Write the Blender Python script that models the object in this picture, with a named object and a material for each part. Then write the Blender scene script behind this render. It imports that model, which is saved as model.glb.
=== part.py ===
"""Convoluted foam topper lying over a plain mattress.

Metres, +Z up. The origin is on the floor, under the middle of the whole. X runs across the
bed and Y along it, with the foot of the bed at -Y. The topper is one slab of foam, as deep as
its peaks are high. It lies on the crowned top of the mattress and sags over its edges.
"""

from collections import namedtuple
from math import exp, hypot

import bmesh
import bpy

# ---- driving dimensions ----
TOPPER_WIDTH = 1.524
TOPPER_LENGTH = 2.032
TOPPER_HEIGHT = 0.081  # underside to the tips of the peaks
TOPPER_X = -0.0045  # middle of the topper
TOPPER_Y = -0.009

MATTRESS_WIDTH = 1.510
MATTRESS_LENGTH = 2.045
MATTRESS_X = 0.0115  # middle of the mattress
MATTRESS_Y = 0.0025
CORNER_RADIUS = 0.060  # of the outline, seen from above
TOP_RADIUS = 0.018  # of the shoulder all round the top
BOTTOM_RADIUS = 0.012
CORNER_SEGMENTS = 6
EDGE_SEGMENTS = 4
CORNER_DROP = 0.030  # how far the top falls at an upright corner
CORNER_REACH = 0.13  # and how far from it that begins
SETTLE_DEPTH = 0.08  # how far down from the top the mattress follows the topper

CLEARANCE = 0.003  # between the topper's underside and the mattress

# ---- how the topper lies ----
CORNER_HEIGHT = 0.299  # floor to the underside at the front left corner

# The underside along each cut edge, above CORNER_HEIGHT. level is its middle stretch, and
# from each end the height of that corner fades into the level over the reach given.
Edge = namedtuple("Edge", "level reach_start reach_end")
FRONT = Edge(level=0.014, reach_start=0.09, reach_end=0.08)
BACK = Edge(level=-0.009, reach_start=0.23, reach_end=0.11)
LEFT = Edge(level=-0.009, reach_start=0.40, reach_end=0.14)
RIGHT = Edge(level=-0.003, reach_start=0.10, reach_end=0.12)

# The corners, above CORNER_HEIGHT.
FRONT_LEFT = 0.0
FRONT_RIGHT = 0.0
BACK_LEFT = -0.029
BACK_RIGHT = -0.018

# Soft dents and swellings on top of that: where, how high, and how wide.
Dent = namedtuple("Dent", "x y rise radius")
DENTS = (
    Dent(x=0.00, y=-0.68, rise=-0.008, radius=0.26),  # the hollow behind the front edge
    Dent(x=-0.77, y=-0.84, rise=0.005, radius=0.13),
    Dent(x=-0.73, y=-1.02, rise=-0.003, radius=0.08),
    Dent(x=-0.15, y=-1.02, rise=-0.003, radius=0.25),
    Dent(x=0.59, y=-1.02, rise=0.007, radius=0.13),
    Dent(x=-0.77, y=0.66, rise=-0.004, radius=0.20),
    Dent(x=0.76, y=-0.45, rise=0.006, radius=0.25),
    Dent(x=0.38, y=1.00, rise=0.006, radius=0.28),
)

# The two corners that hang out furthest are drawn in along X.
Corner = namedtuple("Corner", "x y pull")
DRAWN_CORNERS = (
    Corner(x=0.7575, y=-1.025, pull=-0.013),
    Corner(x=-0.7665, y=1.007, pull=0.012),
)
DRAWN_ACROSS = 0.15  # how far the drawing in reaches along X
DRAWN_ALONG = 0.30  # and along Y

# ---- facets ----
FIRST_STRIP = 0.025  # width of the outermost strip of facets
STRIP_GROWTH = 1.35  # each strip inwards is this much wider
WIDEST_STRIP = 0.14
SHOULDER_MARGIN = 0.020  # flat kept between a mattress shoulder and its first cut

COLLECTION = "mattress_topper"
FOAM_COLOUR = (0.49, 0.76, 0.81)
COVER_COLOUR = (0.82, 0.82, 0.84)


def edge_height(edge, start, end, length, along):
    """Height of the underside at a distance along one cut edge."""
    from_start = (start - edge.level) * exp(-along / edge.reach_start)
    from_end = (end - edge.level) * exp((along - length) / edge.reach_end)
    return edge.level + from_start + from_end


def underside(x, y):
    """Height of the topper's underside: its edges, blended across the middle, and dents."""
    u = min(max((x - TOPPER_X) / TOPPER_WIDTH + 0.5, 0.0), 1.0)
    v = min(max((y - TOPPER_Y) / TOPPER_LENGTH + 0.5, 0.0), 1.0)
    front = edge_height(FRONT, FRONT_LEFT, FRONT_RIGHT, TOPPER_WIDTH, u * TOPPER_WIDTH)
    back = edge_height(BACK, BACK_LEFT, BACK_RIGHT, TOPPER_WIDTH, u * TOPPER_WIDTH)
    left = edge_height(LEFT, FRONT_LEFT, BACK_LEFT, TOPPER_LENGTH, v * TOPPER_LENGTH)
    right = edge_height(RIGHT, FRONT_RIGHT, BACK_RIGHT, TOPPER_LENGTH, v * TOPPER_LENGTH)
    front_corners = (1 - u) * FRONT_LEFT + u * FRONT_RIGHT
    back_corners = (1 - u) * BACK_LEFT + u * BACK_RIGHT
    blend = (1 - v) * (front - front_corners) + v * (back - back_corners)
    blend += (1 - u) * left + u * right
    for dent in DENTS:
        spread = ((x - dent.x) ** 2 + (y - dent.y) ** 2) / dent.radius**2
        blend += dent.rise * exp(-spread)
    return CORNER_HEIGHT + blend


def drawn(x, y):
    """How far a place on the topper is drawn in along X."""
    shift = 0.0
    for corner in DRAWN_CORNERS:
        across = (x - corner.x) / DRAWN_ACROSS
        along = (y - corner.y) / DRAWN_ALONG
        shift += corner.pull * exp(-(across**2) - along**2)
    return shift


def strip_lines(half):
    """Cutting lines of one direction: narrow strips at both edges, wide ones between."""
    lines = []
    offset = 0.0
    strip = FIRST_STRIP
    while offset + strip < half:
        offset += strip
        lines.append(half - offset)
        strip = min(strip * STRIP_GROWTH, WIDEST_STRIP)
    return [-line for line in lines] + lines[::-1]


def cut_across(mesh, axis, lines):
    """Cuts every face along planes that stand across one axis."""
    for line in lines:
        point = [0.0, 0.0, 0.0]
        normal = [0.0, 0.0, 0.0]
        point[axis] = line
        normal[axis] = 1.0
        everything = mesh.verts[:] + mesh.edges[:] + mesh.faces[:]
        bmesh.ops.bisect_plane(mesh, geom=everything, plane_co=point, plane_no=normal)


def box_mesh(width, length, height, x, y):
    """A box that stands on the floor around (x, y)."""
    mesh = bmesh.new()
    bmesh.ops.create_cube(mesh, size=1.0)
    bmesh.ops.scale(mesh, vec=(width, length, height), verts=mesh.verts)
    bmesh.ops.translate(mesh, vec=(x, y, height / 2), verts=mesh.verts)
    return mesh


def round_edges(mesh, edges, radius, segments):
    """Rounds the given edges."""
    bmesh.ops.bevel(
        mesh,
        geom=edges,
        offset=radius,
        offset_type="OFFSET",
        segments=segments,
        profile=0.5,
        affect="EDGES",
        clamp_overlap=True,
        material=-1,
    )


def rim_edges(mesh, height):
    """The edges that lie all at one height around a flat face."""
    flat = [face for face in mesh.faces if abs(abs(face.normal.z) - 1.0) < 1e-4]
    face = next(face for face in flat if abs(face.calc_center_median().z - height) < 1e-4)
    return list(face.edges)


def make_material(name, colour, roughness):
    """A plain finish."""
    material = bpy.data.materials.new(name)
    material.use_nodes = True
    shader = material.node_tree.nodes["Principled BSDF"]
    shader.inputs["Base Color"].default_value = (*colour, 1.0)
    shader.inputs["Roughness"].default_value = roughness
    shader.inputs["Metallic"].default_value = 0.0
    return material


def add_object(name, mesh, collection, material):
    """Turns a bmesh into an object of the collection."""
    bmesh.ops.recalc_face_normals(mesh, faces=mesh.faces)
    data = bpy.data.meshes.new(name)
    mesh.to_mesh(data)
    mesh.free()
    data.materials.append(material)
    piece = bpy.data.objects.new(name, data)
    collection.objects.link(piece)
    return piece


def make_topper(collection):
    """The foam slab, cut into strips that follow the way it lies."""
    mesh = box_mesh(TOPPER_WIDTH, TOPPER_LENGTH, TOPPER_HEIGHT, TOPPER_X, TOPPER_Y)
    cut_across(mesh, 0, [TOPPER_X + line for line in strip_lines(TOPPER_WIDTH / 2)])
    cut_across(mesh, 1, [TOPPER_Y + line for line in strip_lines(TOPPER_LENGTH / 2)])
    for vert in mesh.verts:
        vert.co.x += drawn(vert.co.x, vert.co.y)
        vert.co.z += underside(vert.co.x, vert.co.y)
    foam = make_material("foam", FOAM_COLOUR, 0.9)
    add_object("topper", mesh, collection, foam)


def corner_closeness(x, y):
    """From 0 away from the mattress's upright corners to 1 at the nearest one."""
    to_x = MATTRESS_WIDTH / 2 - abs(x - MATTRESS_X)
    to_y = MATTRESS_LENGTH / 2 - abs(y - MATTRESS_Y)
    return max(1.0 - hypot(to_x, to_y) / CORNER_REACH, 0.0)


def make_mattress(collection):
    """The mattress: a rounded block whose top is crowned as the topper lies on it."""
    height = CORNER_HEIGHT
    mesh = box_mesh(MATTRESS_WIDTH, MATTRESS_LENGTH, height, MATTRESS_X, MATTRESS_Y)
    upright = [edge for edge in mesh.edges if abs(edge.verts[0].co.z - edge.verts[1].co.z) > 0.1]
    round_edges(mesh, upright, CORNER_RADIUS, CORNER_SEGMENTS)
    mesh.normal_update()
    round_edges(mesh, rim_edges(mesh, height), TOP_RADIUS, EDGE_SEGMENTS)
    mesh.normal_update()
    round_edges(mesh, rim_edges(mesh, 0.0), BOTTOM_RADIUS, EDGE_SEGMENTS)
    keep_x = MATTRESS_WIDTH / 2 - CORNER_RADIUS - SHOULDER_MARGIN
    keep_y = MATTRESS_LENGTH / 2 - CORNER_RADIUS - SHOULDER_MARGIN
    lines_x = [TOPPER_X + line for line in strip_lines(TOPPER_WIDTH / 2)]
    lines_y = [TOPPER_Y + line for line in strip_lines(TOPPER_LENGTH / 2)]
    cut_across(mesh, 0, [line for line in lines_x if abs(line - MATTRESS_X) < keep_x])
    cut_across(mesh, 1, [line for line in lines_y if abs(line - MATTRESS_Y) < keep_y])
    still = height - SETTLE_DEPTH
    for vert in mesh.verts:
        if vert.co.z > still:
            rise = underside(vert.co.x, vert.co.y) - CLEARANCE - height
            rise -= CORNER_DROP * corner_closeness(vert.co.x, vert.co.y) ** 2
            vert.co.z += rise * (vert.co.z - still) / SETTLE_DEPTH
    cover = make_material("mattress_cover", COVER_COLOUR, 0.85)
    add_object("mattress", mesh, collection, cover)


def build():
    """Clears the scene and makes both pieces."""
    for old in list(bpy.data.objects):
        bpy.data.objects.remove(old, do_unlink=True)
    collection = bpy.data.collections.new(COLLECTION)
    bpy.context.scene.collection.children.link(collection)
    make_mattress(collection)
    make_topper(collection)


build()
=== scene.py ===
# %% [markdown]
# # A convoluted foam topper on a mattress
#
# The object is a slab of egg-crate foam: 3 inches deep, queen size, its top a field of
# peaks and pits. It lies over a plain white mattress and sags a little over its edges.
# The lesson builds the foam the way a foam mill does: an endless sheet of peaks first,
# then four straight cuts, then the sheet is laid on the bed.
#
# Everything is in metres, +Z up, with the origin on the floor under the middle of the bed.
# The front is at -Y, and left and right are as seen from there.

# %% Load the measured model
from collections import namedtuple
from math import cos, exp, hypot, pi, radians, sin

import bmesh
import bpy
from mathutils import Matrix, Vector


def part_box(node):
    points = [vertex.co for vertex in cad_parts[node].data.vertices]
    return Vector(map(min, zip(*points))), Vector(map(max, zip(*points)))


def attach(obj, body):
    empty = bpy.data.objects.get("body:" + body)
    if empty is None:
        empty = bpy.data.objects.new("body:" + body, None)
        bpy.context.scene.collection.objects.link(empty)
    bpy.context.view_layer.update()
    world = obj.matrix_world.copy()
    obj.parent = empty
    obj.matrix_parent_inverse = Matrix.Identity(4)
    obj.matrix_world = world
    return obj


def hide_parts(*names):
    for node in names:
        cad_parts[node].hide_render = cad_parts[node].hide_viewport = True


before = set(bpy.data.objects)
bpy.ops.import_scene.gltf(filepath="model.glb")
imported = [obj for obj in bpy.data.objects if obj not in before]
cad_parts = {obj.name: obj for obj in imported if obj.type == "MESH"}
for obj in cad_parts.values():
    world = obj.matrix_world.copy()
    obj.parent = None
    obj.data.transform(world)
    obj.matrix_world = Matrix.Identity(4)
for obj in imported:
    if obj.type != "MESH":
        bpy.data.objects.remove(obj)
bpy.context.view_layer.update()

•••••

▸ Your task:
Give again only the lines from the one bearing "cut_across(mesh, 0, [line" through the one bearing "points = [vertex.co", exactly as they stand.

▸ Right answer:
    cut_across(mesh, 0, [line for line in lines_x if abs(line - MATTRESS_X) < keep_x])
    cut_across(mesh, 1, [line for line in lines_y if abs(line - MATTRESS_Y) < keep_y])
    still = height - SETTLE_DEPTH
    for vert in mesh.verts:
        if vert.co.z > still:
            rise = underside(vert.co.x, vert.co.y) - CLEARANCE - height
            rise -= CORNER_DROP * corner_closeness(vert.co.x, vert.co.y) ** 2
            vert.co.z += rise * (vert.co.z - still) / SETTLE_DEPTH
    cover = make_material("mattress_cover", COVER_COLOUR, 0.85)
    add_object("mattress", mesh, collection, cover)


def build():
    """Clears the scene and makes both pieces."""
    for old in list(bpy.data.objects):
        bpy.data.objects.remove(old, do_unlink=True)
    collection = bpy.data.collections.new(COLLECTION)
    bpy.context.scene.collection.children.link(collection)
    make_mattress(collection)
    make_topper(collection)


build()
=== scene.py ===
# %% [markdown]
# # A convoluted foam topper on a mattress
#
# The object is a slab of egg-crate foam: 3 inches deep, queen size, its top a field of
# peaks and pits. It lies over a plain white mattress and sags a little over its edges.
# The lesson builds the foam the way a foam mill does: an endless sheet of peaks first,
# then four straight cuts, then the sheet is laid on the bed.
#
# Everything is in metres, +Z up, with the origin on the floor under the middle of the bed.
# The front is at -Y, and left and right are as seen from there.

# %% Load the measured model
from collections import namedtuple
from math import cos, exp, hypot, pi, radians, sin

import bmesh
import bpy
from mathutils import Matrix, Vector


def part_box(node):
    points = [vertex.co for vertex in cad_parts[node].data.vertices]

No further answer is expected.